Given information:
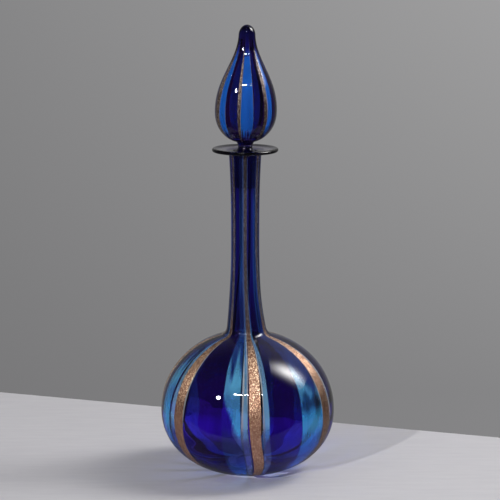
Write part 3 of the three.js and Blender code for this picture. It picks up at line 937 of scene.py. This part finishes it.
def bottle_colour(zone, kind, unit, across, z):
    """Colour and haze of the bottle's glass."""
    if zone != "bands":
        return (*ZONE_COLOURS[zone], 0.0)
    if kind == "aqua":
        return aqua_colour(unit, across, z)
    # The band's colour, with its painted light and shade by height.
    colour = along(BAND_COLOURS[kind], z)
    # The painted caustic glow of the last unit's cobalt band.
    if kind == "cobalt" and unit == len(UNITS) - 1:
        lit = smooth(z, *PAINTED_CAUSTIC_STARTS) * (1 - smooth(z, *PAINTED_CAUSTIC_ENDS))
        colour = blend(colour, PAINTED_CAUSTIC, lit * max(1 - ((across - PAINTED_CAUSTIC_MIDDLE) / PAINTED_CAUSTIC_REACH) ** 2, 0))
    return (*colour, haze_at(kind, z))


def stopper_colour(zone, kind, unit, across, z):
    """Colour and haze of the stopper's glass."""
    if zone != "bands":
        return (*ZONE_COLOURS[zone], 0.0)
    tip = fade(z, FINIAL_SHOULDER_Z, TIP_FADE)
    stem = 1 - fade(z, FINIAL_BOTTOM_Z + lerp(*ROOT_REACH, chance(unit, across, 1)), ROOT_FADE)
    base = {"clear": FINIAL_CLEAR, "aqua": FINIAL_AQUA}.get(kind, FINIAL_COBALT)
    dyed, haze = tip, 0.0
    if kind == "aqua":
        base = blend(base, FINIAL_DEEP, fade(z, FINIAL_SHOULDER_Z, AQUA_FADE))
        dyed = tip * (1 - FINIAL_AQUA_LEFT)
    if kind in ("clear", "aqua"):
        haze = FINIAL_HAZE * (1 - max(tip, stem))
    return (*blend(blend(base, FINIAL_COBALT, stem), FINIAL_TIP, dyed), haze)


# The object

def numbered(name, count):
    """The names of all the solid bands of a kind."""
    return [f"{name}_{n}" for n in range(1, count + 1)]


def add_canes(name, node_name, outline, painted_lights, edges_at, body, proud, deep):
    """One ribbon for each unit, in place of the solid cane of the same number."""
    for unit, painted_light in enumerate(painted_lights):
        def edges(r, z):
            return edges_at(unit, r, z)[:2]

        cane = ribbon(f"{name}_{unit + 1}", outline, edges, proud, deep, painted_light)
        cane.data.materials.append(aventurine)
        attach(cane, body)
        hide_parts(f"{node_name}_{unit + 1}")


glass = glass_material("banded_glass")
aventurine = aventurine_material("aventurine_glass")

bottle_glass = grid("bottle_glass", bottle_rows(), UNITS, bottle_edges, bottle_colour)
bottle_glass.data.materials.append(glass)
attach(bottle_glass, "bottle")
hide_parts("bottle_gather", "lip_disc", *numbered("cobalt_band", len(UNITS)),
            *numbered("aqua_band", len(UNITS)))

stopper_glass = grid("stopper_glass", stopper_rows(), FINIAL_UNITS, finial_edges, stopper_colour)
stopper_glass.data.materials.append(glass)
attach(stopper_glass, "stopper")
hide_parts("stopper_plug", "finial_core", "finial_tip",
            *numbered("finial_cobalt_band", len(FINIAL_UNITS)),
            *numbered("finial_aqua_band", len(FINIAL_UNITS)))

cane_painted_lights = [FRONT_PAINTED_LIGHT, RIGHT_PAINTED_LIGHT, *[CANE_PAINTED_LIGHT] * (len(UNITS) - 3), LEFT_PAINTED_LIGHT]
add_canes("cane_ribbon", "aventurine_cane", bottle_outside(), cane_painted_lights, bottle_edges, "bottle",
          lambda z: CANE_PROUD, CANE_DEPTH)


def finial_cane_edges(unit, r, z):
    """The drawn-out point squeezes the canes to about half of their width."""
    edges = finial_edges(unit, r, z)
    middle = (edges[0] + edges[1]) / 2
    half = (edges[1] - edges[0]) / 2 * lerp(1, FINIAL_TAPER, fade(z, MOUTH_Z, FINIAL_TAPER_SPAN))
    return [middle - half, middle + half]


def finial_cane_proud(z):
    """How far the finial's canes stand out. On the point they end below the glass."""
    return lerp(FINIAL_CANE_PROUD, FINIAL_CANE_SUNK, fade(z, MOUTH_Z, FINIAL_SINK_SPAN))


cane_low_z, cane_high_z = (MOUTH_Z + rise for rise in FINIAL_CANE_SPAN)
finial_run = [p for p in finial_outside() if cane_low_z < p[1] < cane_high_z]
add_canes("finial_ribbon", "finial_aventurine_cane", finial_run, [FINIAL_PAINTED_LIGHT] * len(FINIAL_UNITS),
          finial_cane_edges, "stopper", finial_cane_proud, FINIAL_CANE_DEPTH)


# Table, light and camera

def table():
    """A table top with rounded ends, between a slanted far edge and a near edge."""
    ring = []
    for i in range(TABLE_POINTS):
        a = 2 * math.pi * i / TABLE_POINTS
        x, y = TABLE_RADIUS * math.cos(a), TABLE_RADIUS * math.sin(a)
        far, near = (middle + slope * x for middle, slope in (FAR_EDGE, NEAR_EDGE))
        ring.append((x, max(min(y, far), near)))
    verts = [(x, y, 0) for x, y in ring] + [(x, y, -TABLE_THICKNESS) for x, y in ring]
    n = len(ring)
    faces = [tuple(range(n)), tuple(reversed(range(n, 2 * n)))]
    faces += [(k, n + k, n + (k + 1) % n, (k + 1) % n) for k in range(n)]
    mesh = bpy.data.meshes.new("table_top")
    mesh.from_pydata(verts, [], faces)
    mesh.materials.append(paint_material("pale_paint"))
    add("table_top", mesh)


def toward(azimuth, elevation, distance):
    """A point seen from the bulb: azimuth from the front towards the right."""
    a, e = math.radians(azimuth), math.radians(elevation)
    return Vector((math.sin(a) * math.cos(e), -math.cos(a) * math.cos(e), math.sin(e))) * distance


def aimed(name, data, location, target):
    """An object with a lamp or a camera in it that looks at a point."""
    made = bpy.data.objects.new(name, data)
    made.location = location
    made.rotation_mode = "QUATERNION"
    made.rotation_quaternion = (target - made.location).to_track_quat("-Z", "Y")
    bpy.context.scene.collection.objects.link(made)
    return made


def lamp(name, azimuth, elevation, distance, size, watts, colour=(1, 1, 1), shape="RECTANGLE"):
    """An area lamp aimed at the bulb, seen neither straight nor through glass."""
    data = bpy.data.lights.new(name, "AREA")
    data.shape = shape
    data.size, data.size_y = size
    data.energy = watts
    data.color = colour
    made = aimed(name, data, LAMP_TARGET + toward(azimuth, elevation, distance), LAMP_TARGET)
    made.visible_camera = False
    made.visible_transmission = False
    return made


def soften(light, middle, reach, strength):
    """Makes an area lamp one bright spot that fades out. Middle and reach are shares of its sides."""
    light.data.use_nodes = True
    tree = light.data.node_tree
    where = parts(tree, node(tree, "ShaderNodeNewGeometry").outputs["Parametric"])
    squares = []
    for axis, centre, half in zip("XY", middle, reach):
        away = maths(tree, "DIVIDE", maths(tree, "SUBTRACT", where[axis], centre), half)
        squares.append(maths(tree, "POWER", away, 2.0))
    glow = maths(tree, "POWER", 0.5, maths(tree, "ADD", *squares))
    tree.links.new(maths(tree, "MULTIPLY", glow, strength), tree.nodes["Emission"].inputs["Strength"])


def studio():
    """A grey wall for what is seen straight or through glass, and a darker room for what is mirrored."""
    world = bpy.data.worlds.new("studio")
    world.use_nodes = True
    tree = world.node_tree
    where = node(tree, "ShaderNodeTexCoord").outputs["Generated"]
    level = parts(tree, where)
    across = ranged(tree, level["X"], WALL_ACROSS)
    low, high = (mixed(tree, across, left, right) for left, right in (WALL_LOW, WALL_HIGH))
    wall = mixed(tree, ranged(tree, level["Z"], WALL_UP), low, high)
    toward_glow = vectors(tree, "DOT_PRODUCT", where, toward(*ROOM_GLOW_FROM, 1))["Value"]
    glow = ranged(tree, toward_glow, (ROOM_GLOW_EDGE, 1.0), (0.0, ROOM_GLOW))
    glow = maths(tree, "POWER", glow, ROOM_GLOW_POWER)
    room = mixed(tree, 1.0, ramped(tree, level["Y"], ROOM), glow, "ADD")
    bent = ramped(tree, ranged(tree, level["Z"], (-1.0, 1.0)), BENT_VIEW)
    through = mixed(tree, 1.0, wall, bent, "MULTIPLY")
    path = node(tree, "ShaderNodeLightPath").outputs
    ambient = mixed(tree, path["Is Glossy Ray"], AMBIENT, room)
    unseen = mixed(tree, path["Is Transmission Ray"], ambient, through)
    seen = mixed(tree, path["Is Camera Ray"], unseen, wall)
    tree.links.new(seen, tree.nodes["Background"].inputs["Color"])
    bpy.context.scene.world = world


table()
studio()

window = lamp("window", azimuth=107, elevation=47, distance=1.9, size=(2.2, 1.5), watts=238,
              colour=WINDOW_COLOUR)
soften(window, middle=(0.37, 0.5), reach=(0.11, 0.29), strength=0.88)

# These only make highlights.
for shiny in (
    lamp("strip_light", azimuth=-15.5, elevation=38, distance=FAR, size=(0.9, 0.13), watts=26),
    lamp("strip_light_middle", azimuth=-1.5, elevation=38.3, distance=FAR, size=(0.55, 0.12), watts=14),
    lamp("strip_light_end", azimuth=23.5, elevation=37.5, distance=FAR, size=(0.16, 0.16), watts=6),
    lamp("round_lamp", azimuth=-45, elevation=29, distance=FAR, size=(0.34, 0.34), watts=95, shape="DISK"),
):
    shiny.visible_diffuse = False

# These make no highlights. The first casts the shadow on the table.
for dull in (
    lamp("side_lamp", azimuth=-30, elevation=20, distance=FAR, size=(0.08, 0.08), watts=130, shape="DISK"),
    lamp("fill", azimuth=-60, elevation=40, distance=2.2, size=(1.2, 1.0), watts=4),
):
    dull.visible_glossy = False

camera_data = bpy.data.cameras.new("camera")
camera_data.lens = 150
camera_data.sensor_width = 36
bpy.context.scene.camera = aimed("camera", camera_data, CAMERA_PLACE, CAMERA_TARGET)
bpy.context.scene.view_settings.view_transform = "Standard"
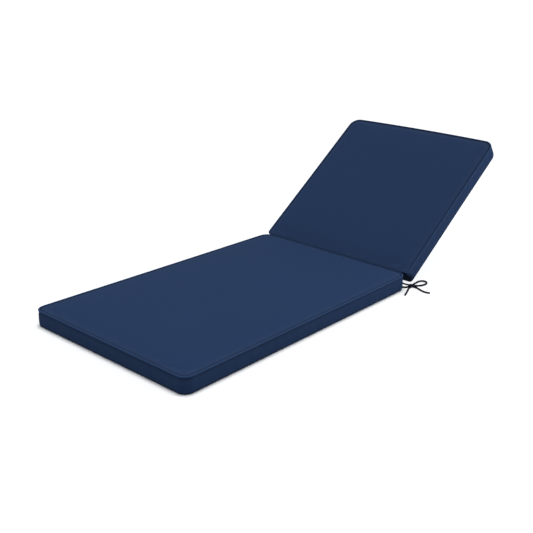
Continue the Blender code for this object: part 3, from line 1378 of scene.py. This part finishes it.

Given exercise: Extract the lines above, from the first one through the one containing "return (*colour, haze_at(kind, z))", and return only those, unchanged.

Response for this exercise:
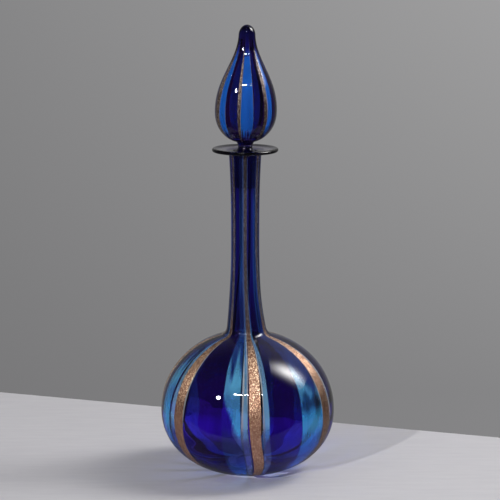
Write part 3 of the three.js and Blender code for this picture. It picks up at line 937 of scene.py. This part finishes it.
def bottle_colour(zone, kind, unit, across, z):
    """Colour and haze of the bottle's glass."""
    if zone != "bands":
        return (*ZONE_COLOURS[zone], 0.0)
    if kind == "aqua":
        return aqua_colour(unit, across, z)
    # The band's colour, with its painted light and shade by height.
    colour = along(BAND_COLOURS[kind], z)
    # The painted caustic glow of the last unit's cobalt band.
    if kind == "cobalt" and unit == len(UNITS) - 1:
        lit = smooth(z, *PAINTED_CAUSTIC_STARTS) * (1 - smooth(z, *PAINTED_CAUSTIC_ENDS))
        colour = blend(colour, PAINTED_CAUSTIC, lit * max(1 - ((across - PAINTED_CAUSTIC_MIDDLE) / PAINTED_CAUSTIC_REACH) ** 2, 0))
    return (*colour, haze_at(kind, z))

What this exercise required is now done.